Aim.
Below is the data. Give it again, complete and exact.

Data section.
+ + +

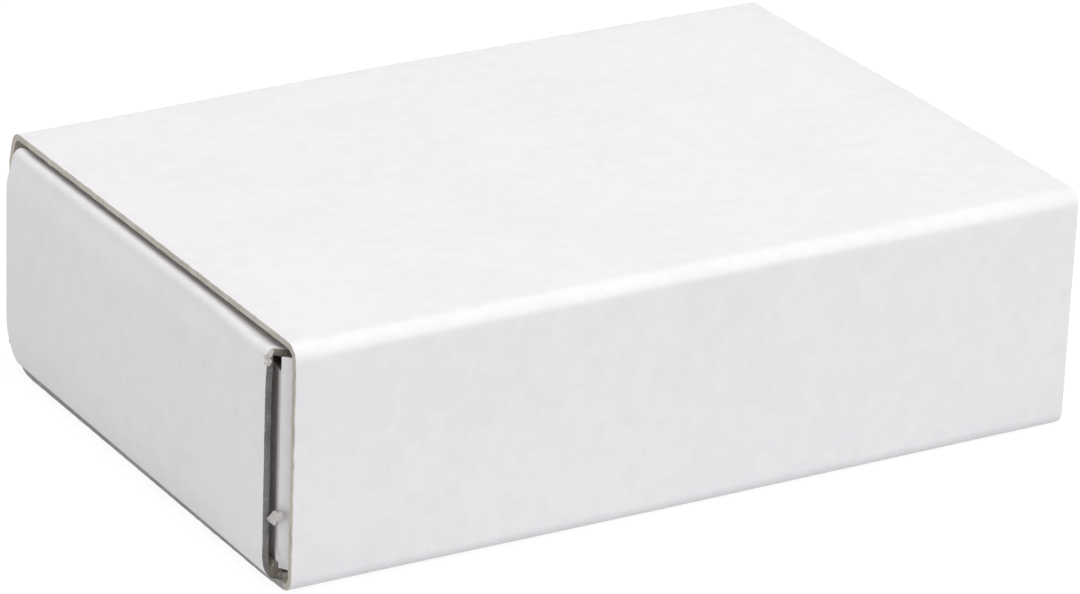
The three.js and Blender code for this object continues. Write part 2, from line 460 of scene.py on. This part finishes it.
# %% Shape the loose folds, then cut the sheet into rows
FOLD_DEPTH = 1.0 * MM  # how far along the box a loose fold reaches
NEAR_END_FOLDS = (1.6 * MM, 3.4 * MM)  # its height at the near and at the far corner
FAR_END_FOLDS = (2.1 * MM, 1.7 * MM)
ROW_PITCH = 0.5 * MM
BELOW_ROLL = 0.3 * MM  # the last row is cut this far under the roll

make_active(tray_card)
for way, end_x, heights in ((-1, tray_low.x, NEAR_END_FOLDS), (1, tray_high.x, FAR_END_FOLDS)):
    for y, height in zip((end_near, end_far), heights):
        select_where(
            tray_card,
            lambda p: near(p.y, y)
            and way * (p.x - end_x) > -END_FOLD - TINY
            and p.z < under + END_FOLD + TINY,
            "vertices",
        )
        bpy.ops.transform.resize(
            value=(FOLD_DEPTH / END_FOLD, 1, height / END_FOLD), center_override=(end_x, y, under)
        )
cut_rows("Y", end_near, end_far, ROW_PITCH)
cut_rows("X", walls_x[0], walls_x[1], LENGTHWISE_PITCH)
cut_rows("Z", under + NEAR_END_FOLDS[0], tab_top, ROW_PITCH)
cut_rows("Z", tab_top, roll_foot - BELOW_ROLL, ROW_PITCH)
close_sheet(tray_card, lambda c: near(c.z, under) and abs(c.x) < 5 * MM, (0, 0, -1))

# %% [markdown]
# ## Bowed panels
#
# Folded card never stays quite flat. Each panel bows a little between its folds, by about a tenth of a
# millimetre, which gives a large white face its soft change of tone. The bow is a smooth bump that is nothing
# at the panel's edges.

# %% Bow the panels
def bow(piece, axis, amount, low, high, on_panel):
    """Pushes a panel along an axis by a bump that is full in its middle and nothing at its edges."""
    across = [i for i in range(3) if i != axis]
    for vertex in piece.data.vertices:
        place = vertex.co
        if on_panel(place):
            bump = amount
            for i in across:
                part = (place[i] - low[i]) / (high[i] - low[i])
                bump *= math.sin(math.pi * min(1, max(0, part)))
            place[axis] += bump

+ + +

Written answer.
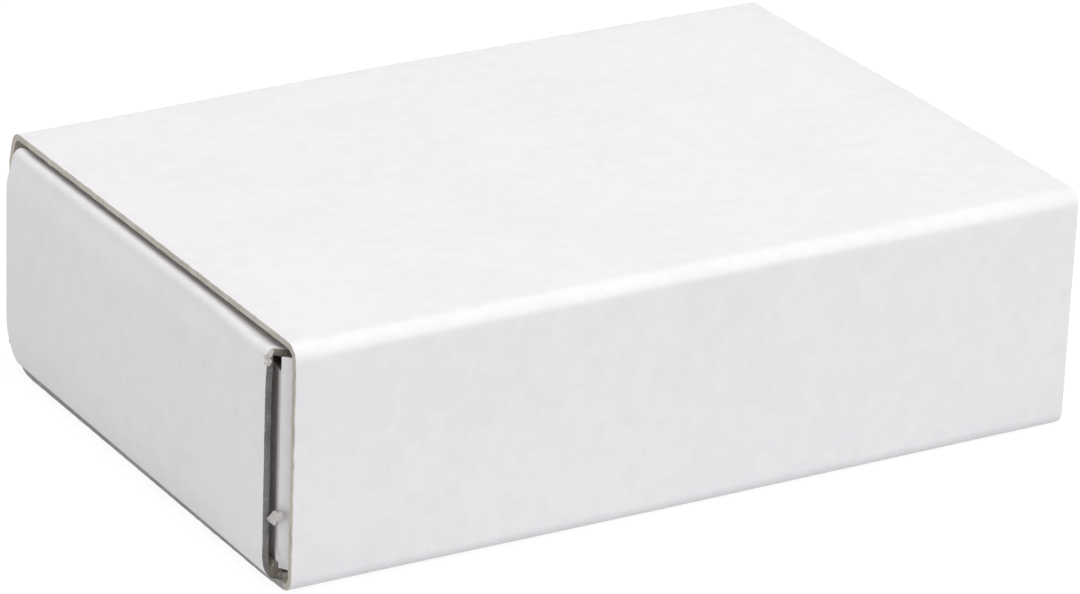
The three.js and Blender code for this object continues. Write part 2, from line 460 of scene.py on. This part finishes it.
# %% Shape the loose folds, then cut the sheet into rows
FOLD_DEPTH = 1.0 * MM  # how far along the box a loose fold reaches
NEAR_END_FOLDS = (1.6 * MM, 3.4 * MM)  # its height at the near and at the far corner
FAR_END_FOLDS = (2.1 * MM, 1.7 * MM)
ROW_PITCH = 0.5 * MM
BELOW_ROLL = 0.3 * MM  # the last row is cut this far under the roll

make_active(tray_card)
for way, end_x, heights in ((-1, tray_low.x, NEAR_END_FOLDS), (1, tray_high.x, FAR_END_FOLDS)):
    for y, height in zip((end_near, end_far), heights):
        select_where(
            tray_card,
            lambda p: near(p.y, y)
            and way * (p.x - end_x) > -END_FOLD - TINY
            and p.z < under + END_FOLD + TINY,
            "vertices",
        )
        bpy.ops.transform.resize(
            value=(FOLD_DEPTH / END_FOLD, 1, height / END_FOLD), center_override=(end_x, y, under)
        )
cut_rows("Y", end_near, end_far, ROW_PITCH)
cut_rows("X", walls_x[0], walls_x[1], LENGTHWISE_PITCH)
cut_rows("Z", under + NEAR_END_FOLDS[0], tab_top, ROW_PITCH)
cut_rows("Z", tab_top, roll_foot - BELOW_ROLL, ROW_PITCH)
close_sheet(tray_card, lambda c: near(c.z, under) and abs(c.x) < 5 * MM, (0, 0, -1))

# %% [markdown]
# ## Bowed panels
#
# Folded card never stays quite flat. Each panel bows a little between its folds, by about a tenth of a
# millimetre, which gives a large white face its soft change of tone. The bow is a smooth bump that is nothing
# at the panel's edges.

# %% Bow the panels
def bow(piece, axis, amount, low, high, on_panel):
    """Pushes a panel along an axis by a bump that is full in its middle and nothing at its edges."""
    across = [i for i in range(3) if i != axis]
    for vertex in piece.data.vertices:
        place = vertex.co
        if on_panel(place):
            bump = amount
            for i in across:
                part = (place[i] - low[i]) / (high[i] - low[i])
                bump *= math.sin(math.pi * min(1, max(0, part)))
            place[axis] += bump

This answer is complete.